Capricorn’s new board announces its plans
Capricorn Energy, the Edinburgh-based oil and gas explorer, formerly known as Cairn Energy, is expected to confirm cuts to its UK workforce this week as it focuses its activities on Egypt.
The results of a strategic review by the new board will be unveiled on Thursday and follow a year of turmoil that saw two failed takeover deals by Tullow Oil and NewMed Energy and the firing of the former directors.
Capricorn shareholders voted in favor of a revamped business model that aims to maximize the value of the North African asset base and reduce costs by largely phasing out exploration activities.
Launched in its old guise in 1996 by Scottish rugby international Bill Gammell, the company stated last month that it will need a smaller workforce in the UK.

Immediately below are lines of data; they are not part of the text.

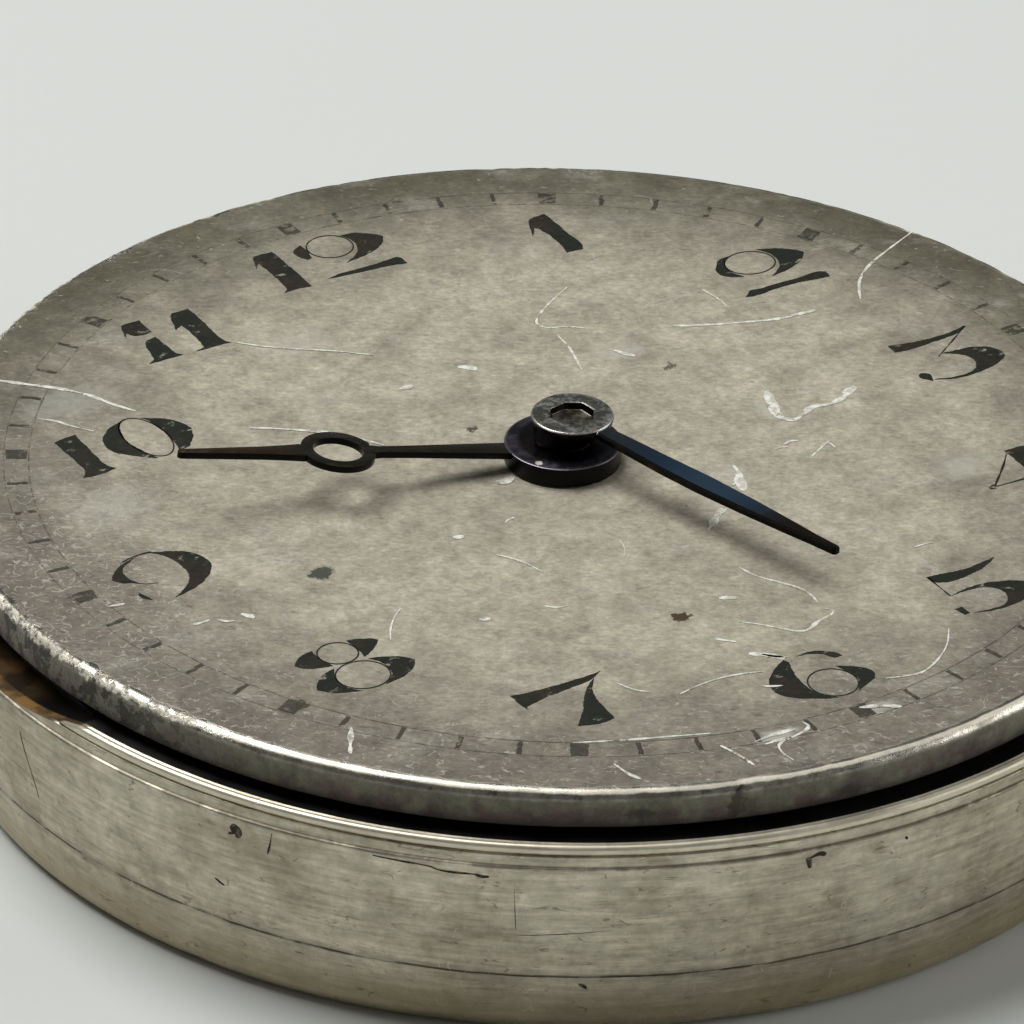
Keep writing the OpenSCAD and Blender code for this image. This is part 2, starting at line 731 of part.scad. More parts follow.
module pallet_cock_screw() {
    color(steel) translate([pallet_cock_foot[0], pallet_cock_foot[1], cock_z - 0.12])
        screw(pallet_screw_r, plate_z - cock_z + 0.55, 0.45, 0.12);
}

module balance_cock_screw() {
    color(steel) translate([cock_screw_at[0], cock_screw_at[1], bridge_z + 0.05])
        screw(screw_r, bridge_t + train_h + 0.55, 0.45);
}

module jewel(p, z, r = jewel_r, t = jewel_t, hole = pivot_r + pivot_gap) {
    translate([p[0], p[1], z]) ring(r, hole, t);
}

module plate_jewels() {
    color(ruby) for (p = [T, F, E, P, B]) jewel(p, plate_z);
}

module bridge_jewels() {
    color(ruby) {
        for (p = [T, F, E]) jewel(p, bridge_jewel_z);
        jewel(C, bridge_jewel_z, hole = centre_pivot_r + pivot_gap);
    }
}

module pallet_jewel() {
    color(ruby) jewel(P, cock_z, 0.4, 0.25);
}

// The balance's hole jewel, with its flat end stone below it
module balance_jewels() {
    color(ruby) {
        jewel(B, bridge_z + 0.17, t = 0.25);
        translate([B[0], B[1], bridge_z]) cylinder(r = jewel_r, h = 0.15);
    }
}

// Barrel and winding train

module barrel() {
    color(gilt) translate([A[0], A[1], 0]) difference() {
        union() {
            translate([0, 0, barrel_z]) cylinder(r = drum_r, h = drum_h);
            translate([0, 0, barrel_teeth_z]) pinion(n_barrel, barrel_m, 0.4);
        }
        translate([0, 0, barrel_z - e]) cylinder(r = drum_room, h = drum_h - cover_plate_t + e);
        translate([0, 0, barrel_z - e]) cylinder(r = barrel_pivot_r + run, h = drum_h + 2 * e);
    }
}

module barrel_cover() {
    color(gilt) translate([A[0], A[1], barrel_z])
        ring(drum_room, barrel_arbor_r + run, cover_plate_t);
}

module mainspring() {
    gap = cover_plate_t + 0.08;
    color(steel) translate([A[0], A[1], barrel_z + gap]) linear_extrude(drum_h - 2 * gap)
        spiral_2d(arbor_core_r + 0.15, drum_room - spring_t / 2 - run, 11, spring_t);
}

module barrel_arbor() {
    color(steel) translate([A[0], A[1], 0]) difference() {
        union() {
            translate([0, 0, bridge_z + ratchet_t]) cylinder(r = barrel_arbor_r, h = barrel_z - bridge_z);
            translate([0, 0, barrel_z + cover_plate_t + 0.04]) cylinder(r = arbor_core_r, h = drum_h - 0.5);
            translate([0, 0, barrel_z + cover_plate_t])
                cylinder(r = barrel_pivot_r, h = plate_z + 0.25 - barrel_z);
            translate([-arbor_square / 2, -arbor_square / 2, bridge_z])
                cube([arbor_square, arbor_square, ratchet_t + e]);
        }
        translate([0, 0, bridge_z - e]) cylinder(r = 0.25, h = 0.8);
    }
}

module ratchet_wheel() {
    color(steel) translate([A[0], A[1], bridge_z]) difference() {
        linear_extrude(ratchet_t) gear_2d(n_ratchet, winding_m, a_ratchet);
        hole = arbor_square + run;
        translate([-hole / 2, -hole / 2, -e]) cube([hole, hole, ratchet_t + 2 * e]);
    }
}

module ratchet_screw() {
    color(steel) translate([A[0], A[1], bridge_z - 0.22]) screw(0.25, 0.85, 0.9, 0.22);
}

module crown_wheel() {
    color(steel) translate([K[0], K[1], bridge_z]) difference() {
        linear_extrude(ratchet_t) gear_2d(n_crown_wheel, winding_m, a_crown_wheel);
        translate([0, 0, -e]) cylinder(r = 1 + run, h = ratchet_t + 2 * e);
    }
}

module crown_wheel_screw() {
    color(steel) translate([K[0], K[1], bridge_z - 0.22]) screw(0.3, 0.7, 1.35, 0.2);
}

module click() {
    dir = atan2(A[1] - click_at[1], A[0] - click_at[0]);
    reach = click_out - 0.85 * winding_m - 0.05;
    color(steel) translate([click_at[0], click_at[1], bridge_z]) rotate(dir) difference() {
        union() {
            cylinder(r = 0.5, h = click_t);
            linear_extrude(click_t) polygon([[0, 0.5], [0.55, 0.42], [reach, 0.08], [reach, -0.04],
                [0.5, -0.3], [0, -0.5]]);
            linear_extrude(click_t) polygon([[-0.3, 0.35], [-0.75, 0.6], [-0.85, 0.45], [-0.45, 0]]);
        }
        translate([0, 0, -e]) cylinder(r = click_screw_r + run, h = 1);
    }
}

module click_screw() {
    color(steel) translate([click_at[0], click_at[1], bridge_z - 0.22])
        screw(click_screw_r, 0.95, 0.42, 0.2);
}

// A bent strip that presses the click towards the ratchet wheel
module click_spring() {
    color(steel) translate([click_at[0], click_at[1], bridge_z + 0.02]) {
        ring_slice(1.42, 1.3, 0.25, 120, 200);
        ring_slice(1.42, 1.3, 0.25, 200, 285);
        translate([1.36 * cos(285), 1.36 * sin(285), 0]) cylinder(r = 0.3, h = ratchet_t - 0.02);
    }
}

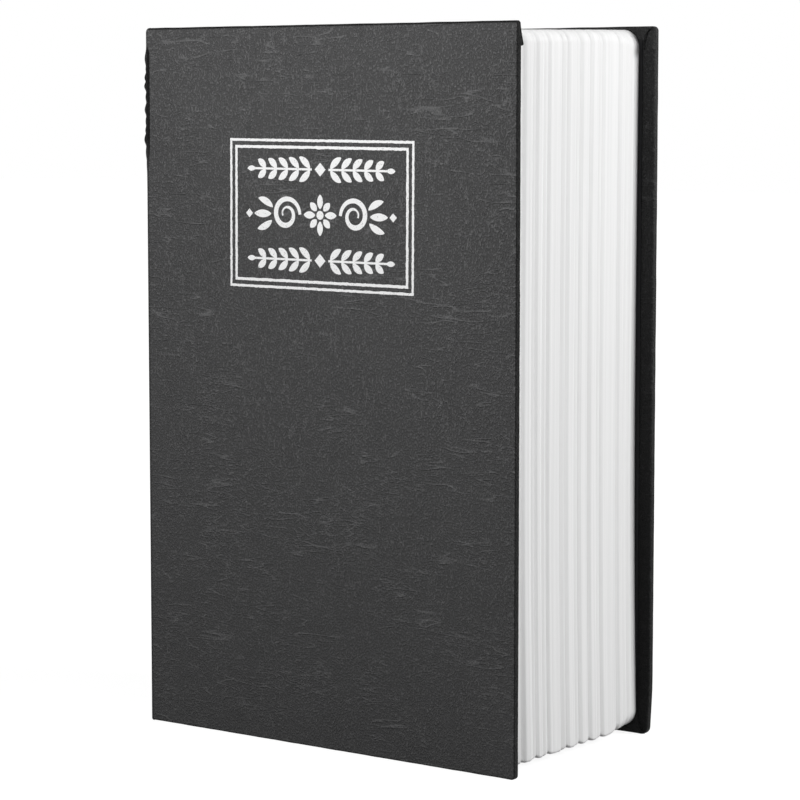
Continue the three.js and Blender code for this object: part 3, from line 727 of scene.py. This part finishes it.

Thursday’s announcement will provide “quantitative and qualitative details on costs” as part of the broader strategic review update.
It has been involved in a redundancy consultation process involving 238 employees worldwide, which will result in an organization of less than 40 people. It is likely to cut 120 UK positions and the Lothian Road headquarters could be closed and moved to smaller offices.
In a boardroom coup, Craig van der Laan became chairman and Chris Cox, who previously ran Centrica’s Spirit Energy, was named interim chief executive.